Os casos de sucesso e de falência servem, ambos, para se tirar lições. É indispensável, neste sentido, capitalizar a aprendizagem e sintetizar a informação das práticas, por um lado, e monitorar as experiências, por outro, para assegurar sua qualidade e analisar sua evolução. Ademais, é preciso cuidar para que o Orçamento Participativo não se torne um avatar dos interesses econômicos privados internacionais ou refém contenções políticas locais. A introdução da nova política também deve zelar pela conservação das culturas locais.
O intercâmbio com regiões mais experientes, como a América Latina, é um elemento importante para aprimorar as políticas de governança participativa. Um primeiro passo foi dado neste sentido com um acordo criado entre uma cidade brasileira e outra camaronesa. A colaboração com núcleos de pesquisa, para desenvolver indicadores, também são elementos profícuos para facilitar a transferência, avaliação e observação das novas práticas.
Para agir no plano local é importante pensar de forma ampla e global e transcender as fronteiras do tempo e do espaço para promover políticas públicas sustentáveis.
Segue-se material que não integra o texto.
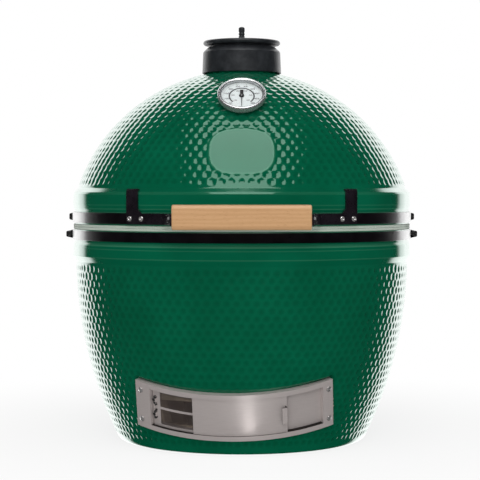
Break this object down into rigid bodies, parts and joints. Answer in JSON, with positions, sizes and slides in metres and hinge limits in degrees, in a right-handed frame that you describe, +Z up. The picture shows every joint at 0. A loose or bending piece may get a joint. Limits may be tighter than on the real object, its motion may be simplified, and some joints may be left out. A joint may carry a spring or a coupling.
{
  "type": "kamado ceramic grill",
  "caption": "Egg-shaped ceramic charcoal grill with a hinged dome, banded rims, wooden handle, dial thermometer, cast vent cap and sliding draft door.",
  "frame": {"origin": "centre of the flat foot face, on the grill's vertical axis", "axes": "+Z up, -Y towards the handle and draft door, +X to the right seen from the front"},
  "size_m": [0.718, 0.8114, 0.839],
  "materials": {
    "green_glaze": "glossy deep green glaze with a dimpled texture",
    "fired_clay": "unglazed fired clay",
    "felt": "grey-green wool felt",
    "black_band": "semi-gloss black powder coat",
    "black_bracket": "semi-gloss black powder coat",
    "zinc_fastener": "zinc plated steel",
    "black_fastener": "black oxide steel",
    "pin_steel": "turned steel",
    "spring_steel": "oiled spring steel",
    "bronze": "sintered bronze",
    "beech": "satin clear-coated hardwood",
    "cast_iron": "black enamelled cast iron",
    "raw_iron": "seasoned cast iron",
    "grid_steel": "stainless wire",
    "stainless": "brushed stainless sheet",
    "screen": "woven stainless mesh",
    "chrome": "polished",
    "dial_white": "white enamel with printed scale",
    "pointer_black": "matt black",
    "clear_glass": "clear"
  },
  "bodies": {
    "base": {"base_shell": "green_glaze", "fire_box_base": "fired_clay", "fire_box_segment_1": "fired_clay", "fire_box_segment_2": "fired_clay", "fire_box_segment_3": "fired_clay", "fire_box_segment_4": "fired_clay", "fire_box_segment_5": "fired_clay", "fire_ring": "fired_clay", "fire_grate": "raw_iron", "cooking_grid": "grid_steel", "base_gasket": "felt", "lower_band_front": "black_band", "lower_band_rear": "black_band", "lower_band_bolts": "black_fastener", "lower_band_nuts": "black_fastener", "hinge_base_bracket": "black_bracket", "hinge_base_screws": "zinc_fastener", "hinge_pin": "pin_steel", "hinge_pin_nuts": "zinc_fastener", "hinge_spring_left": "spring_steel", "hinge_spring_right": "spring_steel", "draft_frame": "stainless", "draft_screws": "zinc_fastener", "draft_anchors": "pin_steel"},
    "dome": {"dome_shell": "green_glaze", "dome_gasket": "felt", "upper_band_front": "black_band", "upper_band_rear": "black_band", "upper_band_bolts": "black_fastener", "upper_band_nuts": "black_fastener", "hinge_lid_bracket": "black_bracket", "hinge_lid_screws": "zinc_fastener", "hinge_bushes": "bronze", "handle_bracket_left": "black_bracket", "handle_bracket_right": "black_bracket", "handle_screws": "zinc_fastener", "handle_grip": "beech", "handle_lag_screws": "black_fastener", "cap_gasket": "felt", "thermometer_case": "chrome", "thermometer_bezel": "chrome", "thermometer_dial": "dial_white", "thermometer_lens": "clear_glass", "thermometer_stem": "pin_steel", "thermometer_nut": "zinc_fastener"},
    "vent_cap": {"cap_body": "cast_iron", "cap_pivot_screw": "black_fastener"},
    "vent_disc": {"cap_disc": "cast_iron", "cap_knob": "cast_iron"},
    "vent_wheel": {"daisy_wheel": "cast_iron"},
    "dial_hand": {"thermometer_pointer": "pointer_black"},
    "draft_slider": {"draft_door": "stainless"},
    "screen_slider": {"screen_door": "stainless", "screen_mesh": "screen"}
  },
  "joints": [
    {"name": "dome_hinge", "type": "hinge", "parent": "base", "child": "dome", "pos_m": [0, 0.38, 0.433], "axis": [-1, 0, 0], "range_deg": [0, 75], "stiffness_Nm_per_rad": 60, "springref_deg": 75, "deforming": ["hinge_spring_left", "hinge_spring_right"]},
    {"name": "vent_cap_lift", "type": "slide", "parent": "dome", "child": "vent_cap", "axis": [0, 0, 1], "range_m": [0, 0.06]},
    {"name": "vent_disc_swing", "type": "hinge", "parent": "vent_cap", "child": "vent_disc", "pos_m": [0, 0.058, 0.8], "axis": [0, 0, 1], "range_deg": [0, 110]},
    {"name": "vent_wheel_turn", "type": "hinge", "parent": "vent_disc", "child": "vent_wheel", "pos_m": [0, 0, 0.806], "axis": [0, 0, 1], "range_deg": [0, 36]},
    {"name": "thermometer_sweep", "type": "hinge", "parent": "dome", "child": "dial_hand", "pos_m": [0, -0.21489, 0.67705], "axis": [0, -0.682, 0.7314], "range_deg": [-330, 0]},
    {"name": "draft_door_slide", "type": "hinge", "parent": "base", "child": "draft_slider", "pos_m": [-0.00129, -0.01475, 0.17901], "axis": [-0.0305, -0.3489, 0.9367], "range_deg": [-16.5, 14.3]},
    {"name": "screen_door_slide", "type": "hinge", "parent": "base", "child": "screen_slider", "pos_m": [-0.00129, -0.01475, 0.17901], "axis": [-0.0305, -0.3489, 0.9367], "range_deg": [0, 32.3]}
  ]
}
Osmany Porto de Oliveira é doutor em Ciência Política, na Universidade de São Paulo e na Université de la Sorbonne Nouvelle/IHEAL e pesquisador do Núcleo Democracia e Ação Coletiva do CEBRAP. Ele terminou sua tese de doutorado sobre a circulação internacional do Orçamento Participativo, para a qual ele realizou pesquisa de campo em cidades de diferentes países: África do Sul, Brasil, Equador, Espanha, França, Moçambique e Senegal. É autor de Le transfert d’un modèle de démocratie participative: paradiplomatie entre Porto Alegre et Saint-Denis, publicado pelas Éditions de l’IHEAL/CREDA em 2010.